A land dispute between indigenous Americans and a logging company sees crusading environmentalist Rob (Robert Foxworth) and his wife Maggie (Talia Shire) head to Maine to carry out a report on the forest’s ecology. He soon discovers that the mercury used by the company has seeped into the riverbeds and mutated the wildlife. Monstrous tadpoles, outsize salmon, and homicidal racoons are concerning enough, but the massive, deformed bear known as Katahdin by the native population is another thing entirely.

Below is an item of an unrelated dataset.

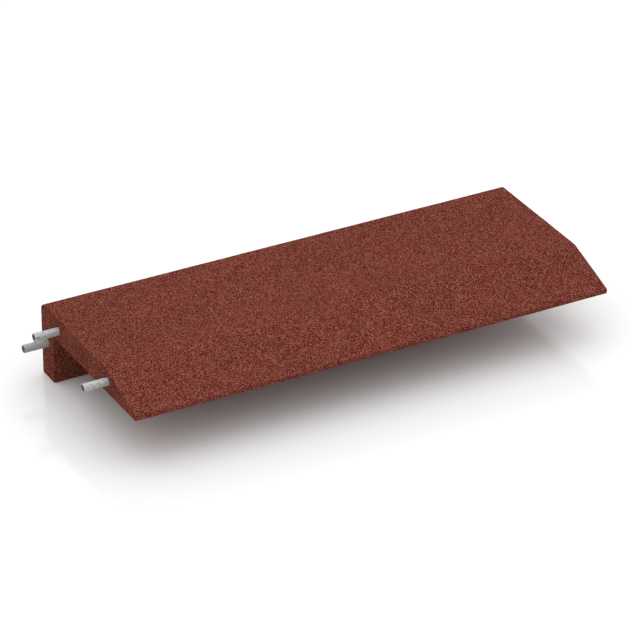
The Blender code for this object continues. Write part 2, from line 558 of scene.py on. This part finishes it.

Prophecy starts very well. Aside from the now-baffling casting of the Italian-Irish Armand Assante as indigenous leader John Hawks, Frankenheimer establishes the central tension between nature and industry very well. This patient, methodical approach even allows room for some uproarious silliness, such as a mismatched fight between Hawks and a company goon –  Hawks armed with an axe, the other wielding a chainsaw, and that enormous tadpole. Oscar-winner Shire provides some further emotional depth as she realises that she may have unwittingly poisoned her unborn child by eating fish from the contaminated river.

Almost an hour in, and it’s clear why Katahdin was kept offscreen for so long. The bear itself is a waddling, lumpy suit of fur and boils (containing future Predator Kevin Peter Hall, fact fans) that works somewhat from a distance, but is far more likely to evoke mirth than terror up close, despite some effective sound design. This is also where Frankenheimer loses the grip on the film’s tone. The film has previously been too po-faced in its message – despite the tadpoles and chainsaw brawls – to cope with the sudden lurch into something approaching kaiju camp. As the rampant beast tears through a family of luckless campers, the intent is presumably to show that even children aren’t safe when man messes with nature. However, it’s safe to say that the poor boy who fails heroically to escape while still cocooned in his sleeping bag suffers one of most hilarious deaths in any movie ever.

The sight of the bear was enough for writer David Seltzer to give up on the film mid-shoot, and Frankenheimer, in the full grip of alcoholism, never manages to wrestle the film back from its amateurish beast. Presumably, an overly exuberant atmosphere wouldn’t have chimed with the film’s noble ideals about capitalist exploitation and the continued contemporary treatment of indigenous peoples – although what passes for progressive here is almost as laughable as poor, benighted Katahdin (Arthur Hiller’s Nightwing, released the same year is much more successful in its depiction). Unfortunately, the films fails to square that circle. It lacks the resources of a high-end monster movie, but takes itself too seriously to be an enjoyable schlock-fest.

There are frustrating moments of near-excellence. Frankenheimer may have been something of a journeyman, but he was a superb filmmaker, and one almost wordless scene of drawn-out suspense where we can only hear the bear is brilliantly done. There are also frequent shots of real artistry and an unusually full-throttle orchestral score for a low-budget genre flick. There will be many for whom the bruising disconnect between ideals and execution is all part of some considerable charm. You could almost recommend it just for the sleeping bag kill on its own. But it could – and should – have been so much better.